One of the clearest signals in the latest data is the rise of short-term mobility. More than 60% of Japanese students studying abroad in fiscal 2024 joined programs lasting less than one month. That is a remarkable figure because it shows how strongly short-duration experiences now shape Japan’s outbound mobility market.

These programs can take many forms: language camps, school-organized overseas visits, university-led study tours, cultural immersion trips, or intensive academic modules. They do not always replace longer-term study, but for many students they have become the most realistic first step.

There are obvious reasons for this shift. A short-term program generally requires less financial commitment, less disruption to the academic calendar, and less anxiety for students and families. For high school students, it can be an accessible introduction to international education. For university students, it can fit around coursework, job hunting, and part-time work.

Short-term mobility also aligns with how many institutions now think about global exposure. Rather than sending a smaller number of students abroad for long periods, schools can provide international opportunities to larger groups through shorter programs. That can make participation look more inclusive, even if the depth of immersion is not the same.

What students gain from brief international experiences

Short-term study abroad is sometimes dismissed as less valuable than traditional exchange. That view is too simplistic.
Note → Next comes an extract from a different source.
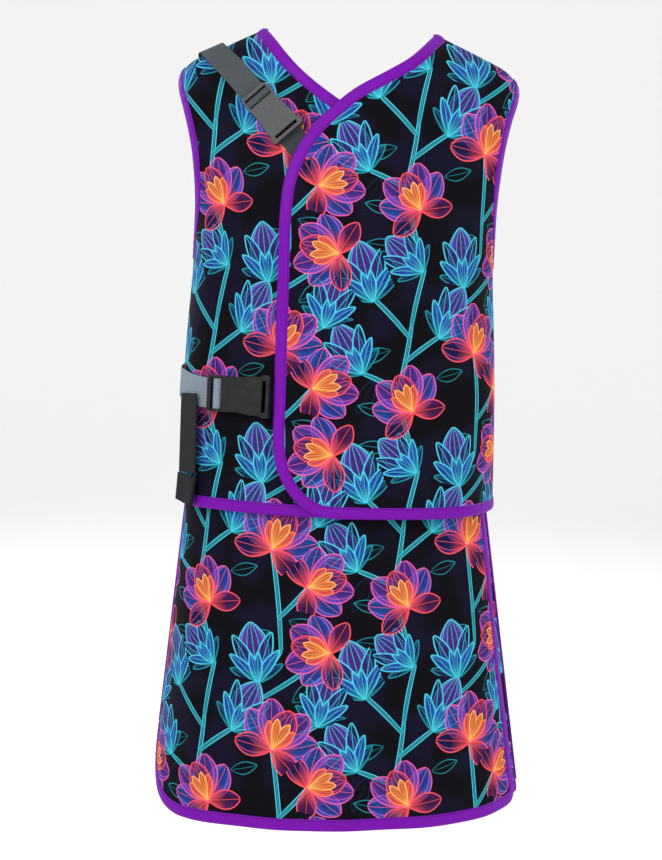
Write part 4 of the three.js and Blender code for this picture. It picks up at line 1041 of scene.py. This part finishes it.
# Square to the fold, towards the flap's free edge
FOLD_OUT = Vector((fold_run.z, 0, -fold_run.x))
FOLD_MIDDLE = (Vector((FOLD_TOP[0], 0, FOLD_TOP[1])) + Vector((FOLD_HEM[0], 0, FOLD_HEM[1]))) / 2
FLAP_BEND = (("garment", "flap"), tuple((FOLD_MIDDLE - FOLD_OUT * FOLD_SPREAD) * MM),
             tuple((FOLD_MIDDLE + FOLD_OUT * FOLD_SPREAD) * MM))
SKIRT_BEND_END = SKIRT_HEM_Z + 60
SKIRT_BEND = (("garment", "skirt_front_panel"), (0, 0, SKIRT_SPLIT_Z * MM), (0, 0, SKIRT_BEND_END * MM))


def add_panel(name, panel, parts, motion):
    """A panel's cover, shielding and lining.

    parts are the CAD panels that it stands for, and motion is a body's name or a bend.
    """
    stuff = {"shell": (SHELL, PRINT, "printed_fabric"), "core": (CORE, SHEETING, "shielding_sheet"),
             "lining": (LINING, LINED, "lining_fabric")}
    width, length, area = panel.cut_size()
    for layer, (depths, material, slot) in stuff.items():
        nodes = [f"{part}_{layer}" for part in parts]
        piece = slab(f"{name}_{layer}_cloth", panel, panel.grid, depths, material, slot)
        move(piece, motion, *nodes)
        if layer != "core":
            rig.sheet(piece, flat=(width, length), held="hung", rests_on=[f"{name}_core_cloth"], area=area)


def station(x, z, lift, back=False):
    """A place on the vest's form, lifted above it, and the way its face looks."""
    z = np.array([float(z)])
    s = vest.across_at(np.array([float(x)]), z, back)
    angle = vest.angle_at(s, z, back)
    normal = vest.normal(angle, z)[0]
    swell = vest_relief(s, z, back)[0]
    return vest.point(angle, z)[0] + normal * (lift + swell), normal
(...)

Well-designed short programs can still deliver meaningful benefits, including:

  • improved confidence using English or another foreign language
  • first-hand exposure to different classrooms, cultures, and social norms
  • greater motivation for future overseas study or international careers
  • network-building with peers from other countries
  • a clearer sense of personal independence and adaptability

For students who might never commit to six months or a year abroad, a one- to four-week program can be a practical gateway. In many cases, short-term mobility is not the end goal; it is the entry point.